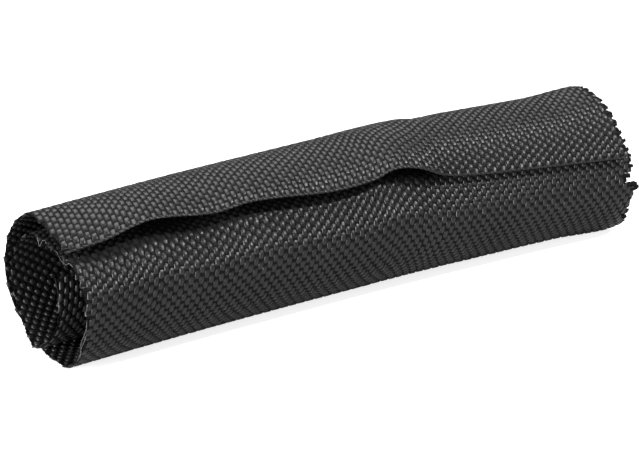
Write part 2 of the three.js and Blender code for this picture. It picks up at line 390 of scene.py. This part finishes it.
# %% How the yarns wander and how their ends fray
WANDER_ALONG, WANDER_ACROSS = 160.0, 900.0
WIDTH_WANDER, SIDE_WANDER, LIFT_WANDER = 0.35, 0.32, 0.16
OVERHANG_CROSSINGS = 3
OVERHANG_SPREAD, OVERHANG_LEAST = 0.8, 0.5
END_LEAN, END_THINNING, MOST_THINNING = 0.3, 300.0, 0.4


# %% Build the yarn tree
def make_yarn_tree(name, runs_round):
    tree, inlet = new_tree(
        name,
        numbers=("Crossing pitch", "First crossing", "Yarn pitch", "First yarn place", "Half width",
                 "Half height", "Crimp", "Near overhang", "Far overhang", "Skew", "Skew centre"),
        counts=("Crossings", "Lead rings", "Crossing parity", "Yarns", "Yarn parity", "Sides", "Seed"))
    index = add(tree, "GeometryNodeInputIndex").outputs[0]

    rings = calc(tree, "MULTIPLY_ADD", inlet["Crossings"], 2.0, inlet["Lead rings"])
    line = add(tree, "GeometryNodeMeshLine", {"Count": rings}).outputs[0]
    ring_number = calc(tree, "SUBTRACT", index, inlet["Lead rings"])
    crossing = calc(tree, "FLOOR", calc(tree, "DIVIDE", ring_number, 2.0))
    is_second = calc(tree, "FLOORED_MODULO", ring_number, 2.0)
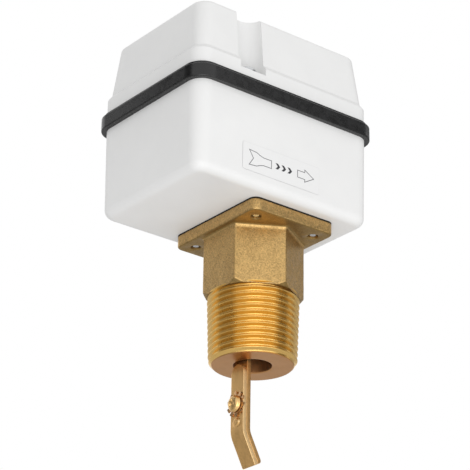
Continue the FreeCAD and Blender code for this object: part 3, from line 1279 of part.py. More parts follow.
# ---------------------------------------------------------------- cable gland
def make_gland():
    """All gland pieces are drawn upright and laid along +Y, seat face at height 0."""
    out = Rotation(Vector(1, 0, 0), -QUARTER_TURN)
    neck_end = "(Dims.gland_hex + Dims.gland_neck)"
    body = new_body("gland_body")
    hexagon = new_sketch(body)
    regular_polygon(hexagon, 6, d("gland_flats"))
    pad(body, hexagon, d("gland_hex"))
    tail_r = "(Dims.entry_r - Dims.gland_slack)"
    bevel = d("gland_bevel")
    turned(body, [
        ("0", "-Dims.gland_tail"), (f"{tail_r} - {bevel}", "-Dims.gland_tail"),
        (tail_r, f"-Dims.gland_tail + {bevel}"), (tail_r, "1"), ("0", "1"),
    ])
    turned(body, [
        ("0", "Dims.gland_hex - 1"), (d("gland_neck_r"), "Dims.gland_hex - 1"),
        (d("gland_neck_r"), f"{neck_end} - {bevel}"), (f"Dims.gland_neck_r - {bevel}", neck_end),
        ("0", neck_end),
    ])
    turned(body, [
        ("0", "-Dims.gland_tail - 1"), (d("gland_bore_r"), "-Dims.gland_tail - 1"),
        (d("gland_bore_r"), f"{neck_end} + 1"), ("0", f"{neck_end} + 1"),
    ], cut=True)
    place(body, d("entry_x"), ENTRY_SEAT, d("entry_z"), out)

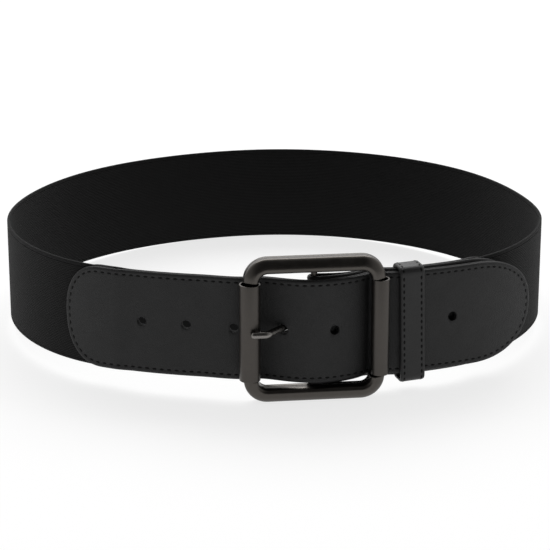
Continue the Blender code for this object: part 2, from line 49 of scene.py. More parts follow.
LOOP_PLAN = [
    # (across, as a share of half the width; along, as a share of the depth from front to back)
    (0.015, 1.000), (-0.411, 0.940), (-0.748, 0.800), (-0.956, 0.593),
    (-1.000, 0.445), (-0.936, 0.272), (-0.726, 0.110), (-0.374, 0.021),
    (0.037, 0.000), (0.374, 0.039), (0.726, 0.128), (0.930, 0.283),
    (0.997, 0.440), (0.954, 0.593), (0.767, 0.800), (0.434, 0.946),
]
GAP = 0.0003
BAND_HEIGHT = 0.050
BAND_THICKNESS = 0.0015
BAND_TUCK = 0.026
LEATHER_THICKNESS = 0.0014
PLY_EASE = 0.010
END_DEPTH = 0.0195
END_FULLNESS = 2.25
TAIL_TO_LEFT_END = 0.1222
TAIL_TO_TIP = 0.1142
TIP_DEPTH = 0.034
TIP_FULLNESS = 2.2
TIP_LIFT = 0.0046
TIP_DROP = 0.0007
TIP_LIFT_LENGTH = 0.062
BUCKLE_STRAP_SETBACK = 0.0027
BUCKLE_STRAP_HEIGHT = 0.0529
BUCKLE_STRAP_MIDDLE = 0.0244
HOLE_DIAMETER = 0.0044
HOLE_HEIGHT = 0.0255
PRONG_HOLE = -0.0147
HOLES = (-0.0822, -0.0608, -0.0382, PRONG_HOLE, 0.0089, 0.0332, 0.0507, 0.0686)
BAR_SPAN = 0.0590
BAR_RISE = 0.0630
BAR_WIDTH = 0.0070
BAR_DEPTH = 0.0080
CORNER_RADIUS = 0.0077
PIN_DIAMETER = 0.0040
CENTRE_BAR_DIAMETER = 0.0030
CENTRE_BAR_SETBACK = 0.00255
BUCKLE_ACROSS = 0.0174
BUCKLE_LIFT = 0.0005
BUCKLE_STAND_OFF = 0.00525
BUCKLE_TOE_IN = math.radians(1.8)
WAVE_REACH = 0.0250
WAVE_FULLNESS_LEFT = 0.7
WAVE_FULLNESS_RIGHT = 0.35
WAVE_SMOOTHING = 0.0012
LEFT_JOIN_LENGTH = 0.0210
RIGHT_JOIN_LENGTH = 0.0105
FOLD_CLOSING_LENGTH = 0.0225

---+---

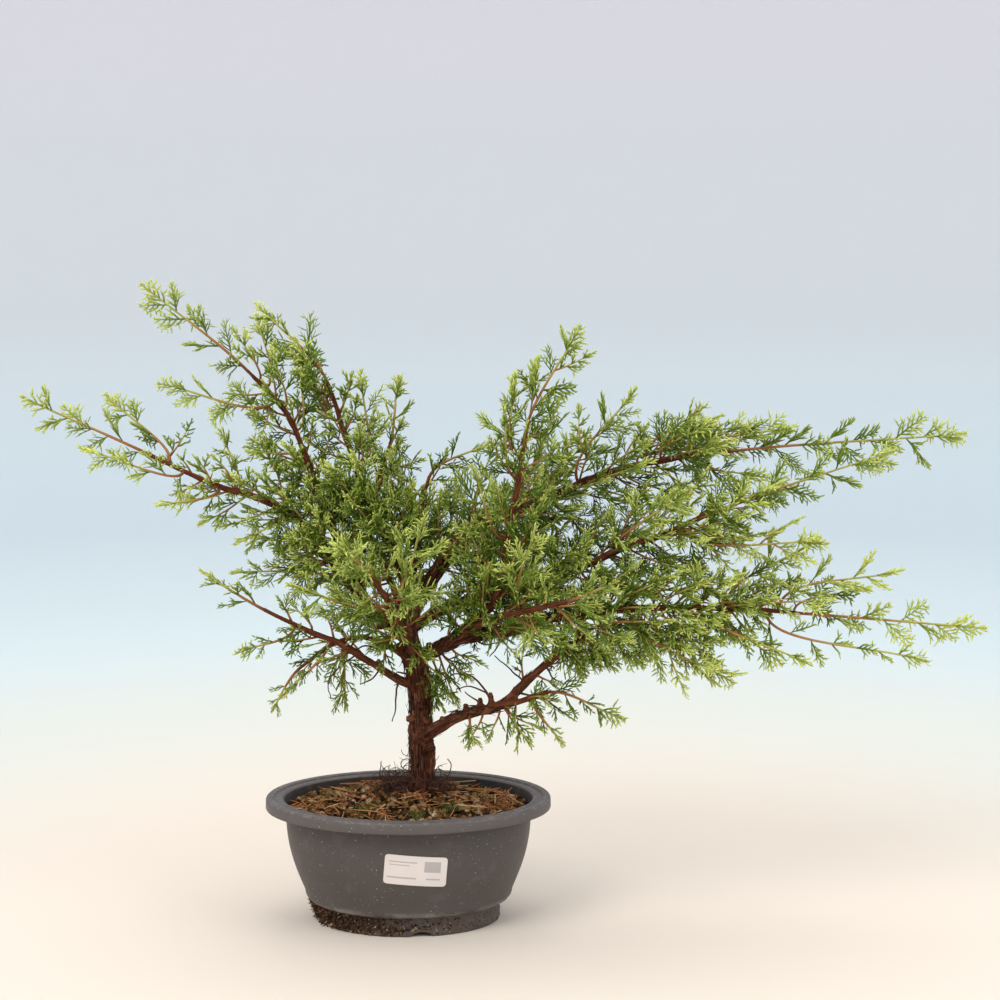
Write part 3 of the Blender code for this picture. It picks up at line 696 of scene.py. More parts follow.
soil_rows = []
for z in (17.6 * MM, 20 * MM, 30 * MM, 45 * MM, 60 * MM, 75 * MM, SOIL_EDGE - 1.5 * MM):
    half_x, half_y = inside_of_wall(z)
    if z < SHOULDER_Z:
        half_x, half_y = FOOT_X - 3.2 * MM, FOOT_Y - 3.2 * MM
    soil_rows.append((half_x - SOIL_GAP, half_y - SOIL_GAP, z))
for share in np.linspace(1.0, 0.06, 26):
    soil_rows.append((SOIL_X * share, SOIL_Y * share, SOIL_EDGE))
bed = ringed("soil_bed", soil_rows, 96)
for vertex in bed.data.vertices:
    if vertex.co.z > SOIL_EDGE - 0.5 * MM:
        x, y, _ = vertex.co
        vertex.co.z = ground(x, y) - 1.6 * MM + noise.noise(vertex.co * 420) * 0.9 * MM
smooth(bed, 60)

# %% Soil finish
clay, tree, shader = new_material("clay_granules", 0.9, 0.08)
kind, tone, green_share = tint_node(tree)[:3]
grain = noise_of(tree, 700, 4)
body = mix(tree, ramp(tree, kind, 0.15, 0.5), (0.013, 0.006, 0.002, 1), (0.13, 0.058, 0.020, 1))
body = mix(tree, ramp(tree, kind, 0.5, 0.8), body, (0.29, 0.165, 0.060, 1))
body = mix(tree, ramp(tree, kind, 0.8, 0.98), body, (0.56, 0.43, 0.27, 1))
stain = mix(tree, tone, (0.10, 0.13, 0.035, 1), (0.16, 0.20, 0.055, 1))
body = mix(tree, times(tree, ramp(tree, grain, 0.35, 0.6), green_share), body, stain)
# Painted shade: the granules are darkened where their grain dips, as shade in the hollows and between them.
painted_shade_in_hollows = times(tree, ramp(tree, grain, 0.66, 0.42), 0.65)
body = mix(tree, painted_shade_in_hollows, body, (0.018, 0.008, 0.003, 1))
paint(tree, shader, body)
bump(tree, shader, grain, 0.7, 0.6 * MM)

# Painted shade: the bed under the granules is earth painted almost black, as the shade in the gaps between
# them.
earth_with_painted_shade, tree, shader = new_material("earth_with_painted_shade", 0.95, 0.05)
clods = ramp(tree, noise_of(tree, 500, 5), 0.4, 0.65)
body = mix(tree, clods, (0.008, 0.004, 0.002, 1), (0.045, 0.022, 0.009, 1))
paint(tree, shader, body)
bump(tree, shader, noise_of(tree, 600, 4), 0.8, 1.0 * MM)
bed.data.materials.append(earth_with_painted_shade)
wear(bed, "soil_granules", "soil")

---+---

_WRITTEN PROBLEM:_ From the line that contains "Write part 2" through the line that contains "END_LEAN, END_THINNING, MOST_THINNING", reproduce every line exactly, both end lines included.

_EXERCISE ANSWER:_
Write part 2 of the three.js and Blender code for this picture. It picks up at line 390 of scene.py. This part finishes it.
# %% How the yarns wander and how their ends fray
WANDER_ALONG, WANDER_ACROSS = 160.0, 900.0
WIDTH_WANDER, SIDE_WANDER, LIFT_WANDER = 0.35, 0.32, 0.16
OVERHANG_CROSSINGS = 3
OVERHANG_SPREAD, OVERHANG_LEAST = 0.8, 0.5
END_LEAN, END_THINNING, MOST_THINNING = 0.3, 300.0, 0.4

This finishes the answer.